— START OF Given entries —

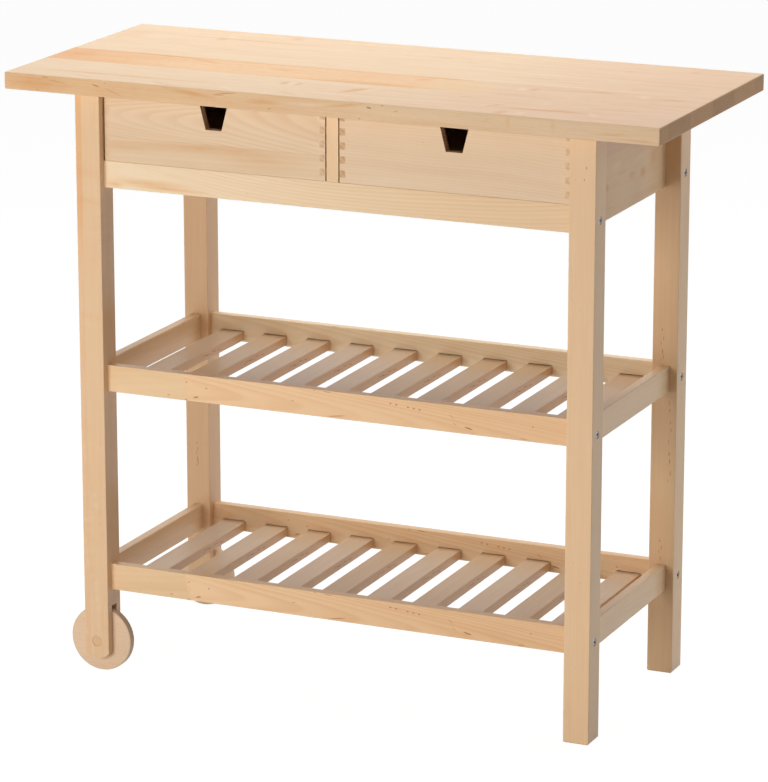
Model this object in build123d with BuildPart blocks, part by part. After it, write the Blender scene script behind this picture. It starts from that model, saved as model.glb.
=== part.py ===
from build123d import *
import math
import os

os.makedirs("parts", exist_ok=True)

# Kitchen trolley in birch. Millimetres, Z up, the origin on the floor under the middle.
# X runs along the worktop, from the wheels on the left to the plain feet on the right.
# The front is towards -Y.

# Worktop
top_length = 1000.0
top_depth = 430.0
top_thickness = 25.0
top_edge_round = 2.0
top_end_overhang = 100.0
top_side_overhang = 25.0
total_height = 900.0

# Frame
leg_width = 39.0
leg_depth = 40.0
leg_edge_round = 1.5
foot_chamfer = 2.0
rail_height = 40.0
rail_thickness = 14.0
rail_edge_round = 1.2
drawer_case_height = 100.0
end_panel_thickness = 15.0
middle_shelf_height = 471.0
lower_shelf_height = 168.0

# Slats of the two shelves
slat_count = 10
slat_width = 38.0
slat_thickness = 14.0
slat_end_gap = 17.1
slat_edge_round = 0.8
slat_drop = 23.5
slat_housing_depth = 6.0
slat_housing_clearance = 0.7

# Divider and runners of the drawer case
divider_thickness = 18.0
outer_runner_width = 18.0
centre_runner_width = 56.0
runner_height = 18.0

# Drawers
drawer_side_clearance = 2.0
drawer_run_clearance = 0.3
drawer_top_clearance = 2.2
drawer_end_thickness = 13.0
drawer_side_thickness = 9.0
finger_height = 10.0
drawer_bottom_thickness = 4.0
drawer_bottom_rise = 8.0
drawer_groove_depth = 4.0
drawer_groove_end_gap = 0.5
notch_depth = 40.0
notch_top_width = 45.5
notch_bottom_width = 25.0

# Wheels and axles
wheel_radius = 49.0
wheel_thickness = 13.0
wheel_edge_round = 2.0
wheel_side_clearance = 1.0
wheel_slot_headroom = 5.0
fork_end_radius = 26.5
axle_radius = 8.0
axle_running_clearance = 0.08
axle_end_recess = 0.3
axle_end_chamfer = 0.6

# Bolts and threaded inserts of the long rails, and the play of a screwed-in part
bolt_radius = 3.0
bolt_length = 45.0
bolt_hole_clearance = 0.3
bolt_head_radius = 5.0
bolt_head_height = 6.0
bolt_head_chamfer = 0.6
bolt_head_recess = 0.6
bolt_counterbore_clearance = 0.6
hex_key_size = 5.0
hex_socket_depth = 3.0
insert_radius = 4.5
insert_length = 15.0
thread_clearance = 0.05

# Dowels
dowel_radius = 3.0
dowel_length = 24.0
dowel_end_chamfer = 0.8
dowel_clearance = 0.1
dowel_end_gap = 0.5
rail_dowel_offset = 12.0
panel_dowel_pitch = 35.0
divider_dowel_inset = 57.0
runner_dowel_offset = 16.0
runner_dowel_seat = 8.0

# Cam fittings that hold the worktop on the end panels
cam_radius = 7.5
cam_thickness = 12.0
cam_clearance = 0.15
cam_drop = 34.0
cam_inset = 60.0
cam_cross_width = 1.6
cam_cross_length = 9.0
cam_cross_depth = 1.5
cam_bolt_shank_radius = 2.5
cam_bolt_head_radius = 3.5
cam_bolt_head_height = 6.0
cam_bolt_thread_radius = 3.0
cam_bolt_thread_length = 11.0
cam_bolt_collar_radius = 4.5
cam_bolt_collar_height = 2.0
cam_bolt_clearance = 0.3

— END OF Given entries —
— START OF Given entries —

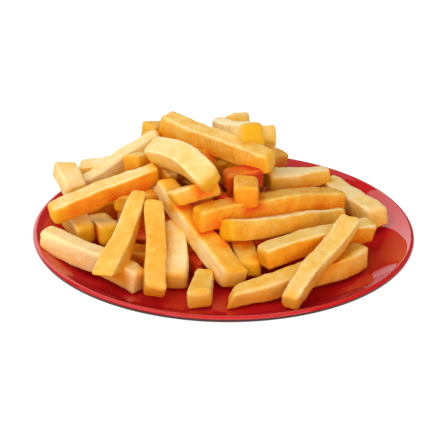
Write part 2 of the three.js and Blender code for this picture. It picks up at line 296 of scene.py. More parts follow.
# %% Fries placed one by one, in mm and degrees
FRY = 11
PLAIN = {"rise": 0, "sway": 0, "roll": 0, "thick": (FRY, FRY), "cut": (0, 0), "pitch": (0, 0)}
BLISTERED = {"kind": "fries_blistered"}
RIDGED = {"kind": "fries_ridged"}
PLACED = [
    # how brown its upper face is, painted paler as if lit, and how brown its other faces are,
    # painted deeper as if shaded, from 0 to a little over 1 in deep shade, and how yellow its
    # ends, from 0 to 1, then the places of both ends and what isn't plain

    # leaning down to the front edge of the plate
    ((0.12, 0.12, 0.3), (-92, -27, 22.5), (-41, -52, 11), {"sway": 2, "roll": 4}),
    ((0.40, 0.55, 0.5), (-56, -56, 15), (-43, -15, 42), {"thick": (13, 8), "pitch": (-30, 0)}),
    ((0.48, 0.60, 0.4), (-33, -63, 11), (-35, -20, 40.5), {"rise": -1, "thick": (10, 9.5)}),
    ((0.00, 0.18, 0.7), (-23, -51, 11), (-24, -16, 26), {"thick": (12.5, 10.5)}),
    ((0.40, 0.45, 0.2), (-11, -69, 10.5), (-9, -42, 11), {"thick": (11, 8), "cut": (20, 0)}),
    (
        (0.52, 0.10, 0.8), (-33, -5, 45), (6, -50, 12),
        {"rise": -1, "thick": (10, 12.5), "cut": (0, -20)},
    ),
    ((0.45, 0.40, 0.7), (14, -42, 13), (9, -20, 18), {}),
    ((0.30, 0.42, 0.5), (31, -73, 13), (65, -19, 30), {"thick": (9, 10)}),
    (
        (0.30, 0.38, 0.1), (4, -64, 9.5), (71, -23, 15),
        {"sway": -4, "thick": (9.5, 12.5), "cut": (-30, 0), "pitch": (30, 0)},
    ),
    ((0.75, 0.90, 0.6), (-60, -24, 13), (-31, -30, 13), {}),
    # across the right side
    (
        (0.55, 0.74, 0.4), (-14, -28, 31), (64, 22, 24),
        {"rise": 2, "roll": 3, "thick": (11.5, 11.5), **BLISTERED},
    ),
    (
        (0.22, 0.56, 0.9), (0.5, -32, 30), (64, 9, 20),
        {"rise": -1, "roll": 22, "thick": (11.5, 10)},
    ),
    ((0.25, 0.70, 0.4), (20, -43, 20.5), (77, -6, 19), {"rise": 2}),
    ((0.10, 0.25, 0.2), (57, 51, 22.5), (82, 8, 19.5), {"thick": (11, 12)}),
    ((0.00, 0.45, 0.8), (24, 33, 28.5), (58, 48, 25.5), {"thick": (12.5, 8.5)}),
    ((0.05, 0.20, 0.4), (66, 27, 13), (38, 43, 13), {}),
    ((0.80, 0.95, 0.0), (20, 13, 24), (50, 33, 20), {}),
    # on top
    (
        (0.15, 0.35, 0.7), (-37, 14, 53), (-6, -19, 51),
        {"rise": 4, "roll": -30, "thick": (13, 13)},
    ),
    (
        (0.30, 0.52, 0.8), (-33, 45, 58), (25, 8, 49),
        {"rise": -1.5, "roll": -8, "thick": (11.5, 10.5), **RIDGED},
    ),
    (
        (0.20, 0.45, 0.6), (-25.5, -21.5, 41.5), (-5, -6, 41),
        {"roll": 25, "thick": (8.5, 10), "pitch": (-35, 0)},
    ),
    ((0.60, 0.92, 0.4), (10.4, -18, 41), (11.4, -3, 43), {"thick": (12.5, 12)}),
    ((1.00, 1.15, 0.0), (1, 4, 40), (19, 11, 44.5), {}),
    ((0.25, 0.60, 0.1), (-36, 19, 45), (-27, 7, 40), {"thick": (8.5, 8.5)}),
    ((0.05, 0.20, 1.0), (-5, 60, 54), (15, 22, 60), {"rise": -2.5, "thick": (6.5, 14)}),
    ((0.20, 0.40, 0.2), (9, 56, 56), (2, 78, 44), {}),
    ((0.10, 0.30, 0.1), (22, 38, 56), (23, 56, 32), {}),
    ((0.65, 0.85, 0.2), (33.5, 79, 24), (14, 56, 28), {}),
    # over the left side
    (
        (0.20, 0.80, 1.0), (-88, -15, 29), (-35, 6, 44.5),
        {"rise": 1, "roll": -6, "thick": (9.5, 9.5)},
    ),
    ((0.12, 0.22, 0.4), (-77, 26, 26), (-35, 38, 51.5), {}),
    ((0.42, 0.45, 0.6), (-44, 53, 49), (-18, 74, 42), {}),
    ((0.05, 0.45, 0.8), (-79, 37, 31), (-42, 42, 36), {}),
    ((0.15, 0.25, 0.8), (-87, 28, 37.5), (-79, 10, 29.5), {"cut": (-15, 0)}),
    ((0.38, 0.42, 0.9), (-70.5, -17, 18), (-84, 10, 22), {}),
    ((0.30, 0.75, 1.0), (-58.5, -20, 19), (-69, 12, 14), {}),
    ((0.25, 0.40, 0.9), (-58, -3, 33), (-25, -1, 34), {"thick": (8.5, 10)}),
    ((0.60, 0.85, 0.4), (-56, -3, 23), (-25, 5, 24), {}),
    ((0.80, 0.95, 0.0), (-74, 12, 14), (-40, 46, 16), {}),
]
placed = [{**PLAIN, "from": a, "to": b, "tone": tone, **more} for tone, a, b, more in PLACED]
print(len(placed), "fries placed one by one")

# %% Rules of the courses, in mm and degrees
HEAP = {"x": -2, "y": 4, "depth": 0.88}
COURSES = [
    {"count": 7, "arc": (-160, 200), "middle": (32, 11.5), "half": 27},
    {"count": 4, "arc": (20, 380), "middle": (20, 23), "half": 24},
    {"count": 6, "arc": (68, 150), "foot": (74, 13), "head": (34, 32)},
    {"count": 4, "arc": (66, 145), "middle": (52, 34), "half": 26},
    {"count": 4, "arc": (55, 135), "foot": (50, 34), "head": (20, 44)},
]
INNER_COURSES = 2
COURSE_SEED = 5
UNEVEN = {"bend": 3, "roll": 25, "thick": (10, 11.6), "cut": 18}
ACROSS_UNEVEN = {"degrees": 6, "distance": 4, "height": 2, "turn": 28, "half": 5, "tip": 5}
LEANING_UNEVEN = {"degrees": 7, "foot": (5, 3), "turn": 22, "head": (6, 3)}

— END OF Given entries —

◆ Task details ◆
Return exactly the lines above from the line that has "Model this object" through the line that has "# The front is towards -Y.", inclusive, and nothing else.

◆ Task response ◆
Model this object in build123d with BuildPart blocks, part by part. After it, write the Blender scene script behind this picture. It starts from that model, saved as model.glb.
=== part.py ===
from build123d import *
import math
import os

os.makedirs("parts", exist_ok=True)

# Kitchen trolley in birch. Millimetres, Z up, the origin on the floor under the middle.
# X runs along the worktop, from the wheels on the left to the plain feet on the right.
# The front is towards -Y.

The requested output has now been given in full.